Katja[a]
Experte: Hirntumor-Operation unter örtlicher Betäubung vorteilhaft
Hamm (dpa) Sonntag 25. August 2002
Operationen an Hirntumoren bei nur örtlicher Betäubung könnten nach Expertenmeinung in Deutschland eine Renaissance erleben. Der Neurochirurg und Privatdozent Heinrich Ebel von der St. Barbara-Klinik Hamm erläuterte in einem dpa-Gespräch den Vorteil dieser Art des Operierens:
Der Patient könne während des Eingriffs angesprochen werden und antworten.
«Wenn ein Tumor im Hirngewebe beispielsweise die Sprachfunktionen des Patienten beeinträchtigt, können die Mediziner durch den Kontakt mit dem Patienten noch während des Eingriffs ausloten, wie weit sie operieren müssen», sagte Ebel. Diese Kontrollmöglichkeit gebe es bei einer Vollnarkose nicht. Nur während relativ kurzer Perioden der Operation werde der Patient in eine Vollnarkose versetzt, etwa beim aufbohren oder -sägen des Schädels. «Es wäre für die Patienten ein zu großer Stressfaktor, das mitzuerleben», sagte der Neurochirurg.
Vergleichbare Eingriffe seien bereits in den 30er Jahren in Kanada bei Epilepsie-Patienten durchgeführt worden. Die Methode sei aber «eingeschlafen», weil die Mediziner Tumore in sensiblen Bereichen wie dem Sprachzentrum als nicht zu operieren angesehen hätten. Erst seit den 80er Jahren sei das Verfahren in den USA wieder angewendet worden, als neue Diagnosemethoden zur Verfügung gestanden hätten. In Deutschland gebe es die Eingriffe unter örtlicher Betäubung erst seit Anfang der 90er Jahre wieder. Zur Zeit sei die Zahl der Kliniken, die sie durchführten, überschaubar.

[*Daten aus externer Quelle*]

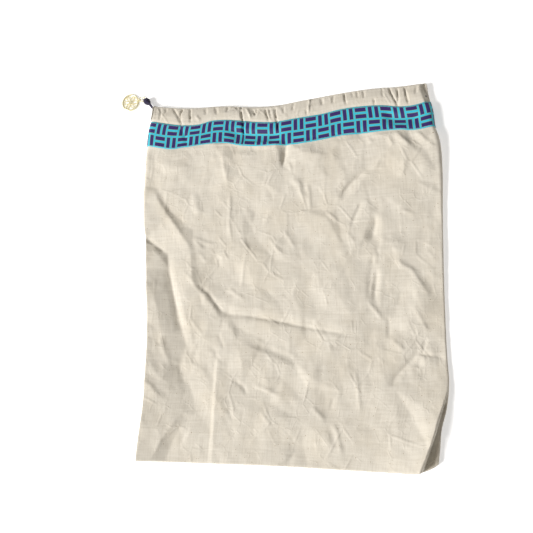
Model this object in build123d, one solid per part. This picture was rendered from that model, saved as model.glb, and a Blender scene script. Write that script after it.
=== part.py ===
from build123d import *
import math
import os

# A cotton drawstring shoe bag, empty and lying flat on its back. X runs across it, Y towards
# its mouth and Z up. The origin is under its middle, at the level that it lies on. Sizes in mm.

# The bag's outside
BAG_WIDTH = 305.0
BAG_LENGTH = 370.0
BAG_THICKNESS = 12.4
CLOTH = 0.4

# The hem round the mouth: a folded casing for the drawstring, closed by the ribbon's stitches
CASING_HEIGHT = 19.0
CHANNEL_DEPTH = 3.0
CHANNEL_FLOOR = 0.6
CASING_ROUND = 1.2
OPEN_END_ROUND = 1.0
HEM_TAIL = 8.0

# The ribbon lies on the hem, just under the casing, and its face and stitches end flush
RIBBON_WIDTH = 25.5
RIBBON_CLOTH = 0.3
THREAD = 0.2
RIBBON_END_GAP = 0.6

# Seam allowances inside the bag, and their stitches
SEAM_ALLOWANCE = 9.0
SEAM_LINE = 1.6
OVERLOCK_WIDTH = 3.0
OVERLOCK_CLOTH = 0.25
STITCH_LENGTH = 3.2
STITCH_WIDTH = 0.6
STITCH_PITCH = 6.0
STITCH_MARGIN = 1.5

# The drawstring
CORD = 2.5
CORD_BELOW_MOUTH = 13.0
EXIT_BELOW_MOUTH = 3.5
EXIT_CLIMB_RUN = 22.0
CORD_STRAIGHT_OUT = 2.3
CLIMB_BEND = 40.0
EXIT_BEND = 7.0
LOOP_RUN = 7.0
RUN_GAP = 0.5
KNOT_RADIUS = 4.0
KNOT_PLACE = (-155.7, 193.9, 4.2)
TAIL_SPREAD = 1.4

# The small ring and the charm on the knot. They lie flat, and their links stand on edge.
WIRE_RADIUS = 0.5
LOOP_RADIUS = 1.35
LOOP_WIRE = 0.45
LINK_HEIGHT = 1.85
EYE_REACH = 4.5
RING_ANGLE = 150.0
RING_RADIUS = 3.0
CHARM_ANGLE = 190.0
CHARM_RADIUS = 10.0
CHARM_WIRE = 1.05
CHARM_HEIGHT = 1.1
BAIL_REACH = 0.9
HUB_RADIUS = 1.9
PETAL_COUNT = 6
PETAL_START = 0.9
PETAL_LENGTH = 7.6
PETAL_WIDTH = 3.9
PETAL_WIRE = 0.85
PETAL_THICKNESS = 1.2

# Places that follow from the sizes
MIDDLE = BAG_THICKNESS / 2
LEFT = -BAG_WIDTH / 2
RIGHT = BAG_WIDTH / 2
BOTTOM = -BAG_LENGTH / 2
TOP = BAG_LENGTH / 2
RIBBON_TOP = TOP - CASING_HEIGHT
RIBBON_BOTTOM = RIBBON_TOP - RIBBON_WIDTH
TAIL_BOTTOM = RIBBON_BOTTOM - HEM_TAIL
RIBBON_INSET = THREAD + RIBBON_CLOTH
HEM_DEPTH = CLOTH + CHANNEL_DEPTH + CLOTH
FLAT_LEFT = LEFT + MIDDLE
FLAT_RIGHT = RIGHT - MIDDLE
CORD_Y = TOP - CORD_BELOW_MOUTH
EXIT_Y = TOP - EXIT_BELOW_MOUTH
CORD_INSET = CLOTH + CHANNEL_DEPTH / 2
FRONT_CORD_Z = BAG_THICKNESS - CORD_INSET
BACK_CORD_Z = CORD_INSET
FAR = 1000.0


def slab(inset, low, high):
    """The bag's cross-section, shrunk by inset all round, between two places along Y."""
    start = Plane(origin=(0, low, MIDDLE), x_dir=(1, 0, 0), z_dir=(0, 1, 0))
    section = SlotOverall(BAG_WIDTH - 2 * inset, BAG_THICKNESS - 2 * inset)
    return extrude(start * section, amount=high - low)


def band(inset, depth, low, high):
    """A closed band of the given depth, just inside the bag's surface."""
    return slab(inset, low, high) - slab(inset + depth, low, high)


def block(x, y, z):
    """A box between pairs of places along X, Y and Z."""
    size = Box(x[1] - x[0], y[1] - y[0], z[1] - z[0])
    return Pos((x[0] + x[1]) / 2, (y[0] + y[1]) / 2, (z[0] + z[1]) / 2) * size


def rounded_bottom(inset):
    """A solid that rounds the bag's bottom edge over its whole thickness."""
    centre = BOTTOM + MIDDLE
    edge = Cylinder(MIDDLE - inset, BAG_WIDTH, rotation=(0, 90, 0))
    body = block((LEFT, RIGHT), (centre, TOP), (inset, BAG_THICKNESS - inset))
    return Pos(0, centre, MIDDLE) * edge + body


def pillow(inset):
    """The bag's body below the hem, shrunk by inset."""
    return slab(inset, BOTTOM, RIBBON_BOTTOM) & rounded_bottom(inset)


def casing():
    """The casing round the mouth, with its channel and its end cut open on the left."""
    ring = band(0, HEM_DEPTH, RIBBON_TOP, TOP)
    ring = fillet(ring.edges().filter_by_position(Axis.Y, TOP, TOP), CASING_ROUND)
    channel = band(CLOTH, CHANNEL_DEPTH, RIBBON_TOP + CHANNEL_FLOOR, TOP - CLOTH)
    rim = channel.edges().filter_by_position(Axis.Y, TOP - CLOTH, TOP - CLOTH)
    channel = fillet(rim, CASING_ROUND - CLOTH)
    cut = FLAT_LEFT - OPEN_END_ROUND
    open_end = block((LEFT, cut), (RIBBON_TOP, TOP), (0, BAG_THICKNESS))
    return ring - channel - open_end


def seam_allowance(z):
    """The cloth turned inside along the left, right and bottom edges, between two heights."""
    into_wall = CLOTH / 2
    top = TAIL_BOTTOM - 1.0
    reach = SEAM_ALLOWANCE
    left = block((LEFT + into_wall, LEFT + reach), (BOTTOM + into_wall, top), z)
    right = block((RIGHT - reach, RIGHT - into_wall), (BOTTOM + into_wall, top), z)
    across = (LEFT + into_wall, RIGHT - into_wall)
    bottom = block(across, (BOTTOM + into_wall, BOTTOM + reach), z)
    return left + right + bottom


def exit_stitches():
    """Short vertical rows of stitches that finish the casing's open end, sunk in the cloth."""
    bars = []
    x = FLAT_LEFT + 3.0
    for z in (0.0, BAG_THICKNESS - THREAD):
        for step in range(4):
            y = RIBBON_TOP + 2.0 + step * 4.2
            bar = block((x, x + STITCH_WIDTH), (y, y + STITCH_LENGTH), (z, z + THREAD))
            bars.append(bar)
    return bars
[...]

«Wir können heute eine vom Tumor verursachte Sprachstörung besser orten», sagte Ebel. Beim Sprechen würden bestimmte Bereiche im Sprachzentrum des Gehirns stärker durchblutet als sonst. So ließen sich mögliche Beeinträchtigungen genauer feststellen. Man brauche während der Operation aber einen Neuropsychologen, der darauf ausgebildet sei, die Sprachfunktionen zu überwachen.